Raad ajoute que la clientèle de l’hôtel elle-même a changé. «Il n’y a plus de vrais touristes. Nos clients sont des hommes d’affaires ou des Européens qui travaillent dans l’humanitaire. Cela affecte bien sûr nos revenus, car ce type de clientèle n’est pas là pour consommer».
L’hôtelier, comme le reste de la profession espère le retour de la résilience libanaise. «Nous, nous serons prêts pour la saison», dit-il. Nicolas Chammas conclut également sur une note d’optimisme. «Le Libanais ne baisse jamais les bras. Après les attentats, nous avons enfin constaté une amélioration politique sur le plan local, poursuit-il. Les questions de la présidentielle et de la loi électorale ont enfin été réactivées, ce qui donne une lueur d’espoir à l’économie du pays».
Un optimisme partagé par Rita Saad, directrice marketing de l’hôtel Le Gray au centre-ville. «Nous avons remarqué, au cours de ces dernières années, la remarquable résilience du Liban et la faculté des Libanais à s’adapter aux chocs, explique-t-elle. S’il est vrai que les jours suivant un attentat nous affichons une baisse de notre activité, cette dernière ne tarde pas à reprendre rapidement».
La preuve, malgré les circonstances, est que l’établissement de luxe a démarré des projets d’agrandissement de l’hôtel dès le mois d’octobre. Ce dernier comptera 18 chambres supplémentaires, deux nouveaux lobbies, ainsi que des salles d’expositions et de projections. «Nous avons lancé ces nouveaux investissements, car nous croyons au potentiel du Liban comme destination majeure en termes de culture, de patrimoine, de gastronomie et de business».

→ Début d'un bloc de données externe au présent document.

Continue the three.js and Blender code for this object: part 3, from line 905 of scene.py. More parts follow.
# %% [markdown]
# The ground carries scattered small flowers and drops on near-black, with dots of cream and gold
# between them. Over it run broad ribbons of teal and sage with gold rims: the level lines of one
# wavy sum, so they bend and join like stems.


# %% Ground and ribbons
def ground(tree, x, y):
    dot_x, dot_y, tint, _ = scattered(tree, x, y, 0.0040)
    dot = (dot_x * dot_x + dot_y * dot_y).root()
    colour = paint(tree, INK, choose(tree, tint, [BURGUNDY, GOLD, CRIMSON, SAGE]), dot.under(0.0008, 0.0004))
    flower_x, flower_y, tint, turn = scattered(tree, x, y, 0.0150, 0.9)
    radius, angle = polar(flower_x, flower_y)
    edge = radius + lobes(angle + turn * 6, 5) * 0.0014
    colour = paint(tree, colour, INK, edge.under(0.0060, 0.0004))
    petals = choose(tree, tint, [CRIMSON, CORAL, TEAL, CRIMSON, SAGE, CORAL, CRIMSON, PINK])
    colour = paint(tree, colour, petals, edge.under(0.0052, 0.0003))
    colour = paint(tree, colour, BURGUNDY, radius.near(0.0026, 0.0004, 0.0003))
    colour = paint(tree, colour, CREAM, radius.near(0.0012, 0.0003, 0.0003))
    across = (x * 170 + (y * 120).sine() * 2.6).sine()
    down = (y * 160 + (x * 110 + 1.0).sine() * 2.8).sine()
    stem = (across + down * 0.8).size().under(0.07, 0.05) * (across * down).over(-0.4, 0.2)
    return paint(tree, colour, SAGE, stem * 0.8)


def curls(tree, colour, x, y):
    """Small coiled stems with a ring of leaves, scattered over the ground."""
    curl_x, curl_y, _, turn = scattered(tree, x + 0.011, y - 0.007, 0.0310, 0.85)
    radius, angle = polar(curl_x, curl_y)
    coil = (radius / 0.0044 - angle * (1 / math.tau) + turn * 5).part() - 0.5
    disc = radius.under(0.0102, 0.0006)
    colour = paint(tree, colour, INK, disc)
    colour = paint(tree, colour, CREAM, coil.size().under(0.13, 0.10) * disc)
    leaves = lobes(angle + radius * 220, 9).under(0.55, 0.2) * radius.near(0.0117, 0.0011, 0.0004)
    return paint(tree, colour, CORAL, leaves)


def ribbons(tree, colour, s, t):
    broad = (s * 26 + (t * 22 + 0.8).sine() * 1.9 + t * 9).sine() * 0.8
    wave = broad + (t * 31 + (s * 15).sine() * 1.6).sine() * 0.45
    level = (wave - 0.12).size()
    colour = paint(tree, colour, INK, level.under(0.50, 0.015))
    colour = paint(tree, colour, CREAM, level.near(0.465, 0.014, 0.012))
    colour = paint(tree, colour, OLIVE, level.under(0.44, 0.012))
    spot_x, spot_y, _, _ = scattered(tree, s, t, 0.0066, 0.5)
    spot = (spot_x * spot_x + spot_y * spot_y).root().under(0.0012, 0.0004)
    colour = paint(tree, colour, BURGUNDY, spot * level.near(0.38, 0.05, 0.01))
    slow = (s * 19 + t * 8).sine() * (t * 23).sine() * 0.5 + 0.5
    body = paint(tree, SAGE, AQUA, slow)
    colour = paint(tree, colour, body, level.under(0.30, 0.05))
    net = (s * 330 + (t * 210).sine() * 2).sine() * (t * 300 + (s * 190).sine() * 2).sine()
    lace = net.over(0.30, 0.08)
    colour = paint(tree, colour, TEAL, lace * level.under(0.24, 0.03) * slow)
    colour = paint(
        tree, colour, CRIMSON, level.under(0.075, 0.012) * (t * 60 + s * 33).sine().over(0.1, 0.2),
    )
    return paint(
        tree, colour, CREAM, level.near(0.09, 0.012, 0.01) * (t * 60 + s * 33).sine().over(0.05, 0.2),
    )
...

C’est aussi ce que tient à souligner Danielle, la commerçante de la rue du Liban. «Nous comptons sur la résilience libanaise, explique-t-elle. Mardi, les gens ont commencé à revenir au magasin. Ils ont besoin de penser à Noël, au retour de nos enfants au pays et à l’avenir». Aujourd’hui, plus que jamais, il est temps de remettre la pancarte en vitrine du magasin.
Soraya Hamdan
Noël, la bouée de sauvetage?
Après une année désastreuse, les professionnels du tourisme libanais misaient gros sur les fêtes de fin d’année pour compenser les opportunités manquées tout au long de l’année. «Noël devait constituer une bouée de sauvetage pour tout le secteur», explique Nicolas Chammas, président de l’Association des commerçants de Beyrouth (ACB). Les professionnels avaient en effet manqué les temps forts de l’année comme la fête de l’Adha ou encore la saison estivale en raison de la crise des poubelles. Si la demande de produits de première nécessité s’est certes maintenue grâce, notamment, à la contribution de la consommation syrienne, les ventes de produits de loisirs ou de produits de luxe ont connu une baisse vertigineuse. C’est ce que révèle l’indice de ventes au détail de la Lebanese Franchise Association. Au premier semestre, les ventes de produits de sports et de loisirs ont chuté de 44%, tandis que ceux de luxe ont diminué de 34%. Les ventes de vêtements ont, elles, diminué de 22,4%.
«Pour faire face à ces difficultés, les commerçants sacrifient les prix toute l’année, ajoute Nicolas Chammas. Certaines boutiques pratiquent même des soldes avant Noël. Malgré la situation, les Libanais ne baissent jamais les bras et seront toujours prêts», conclut-il.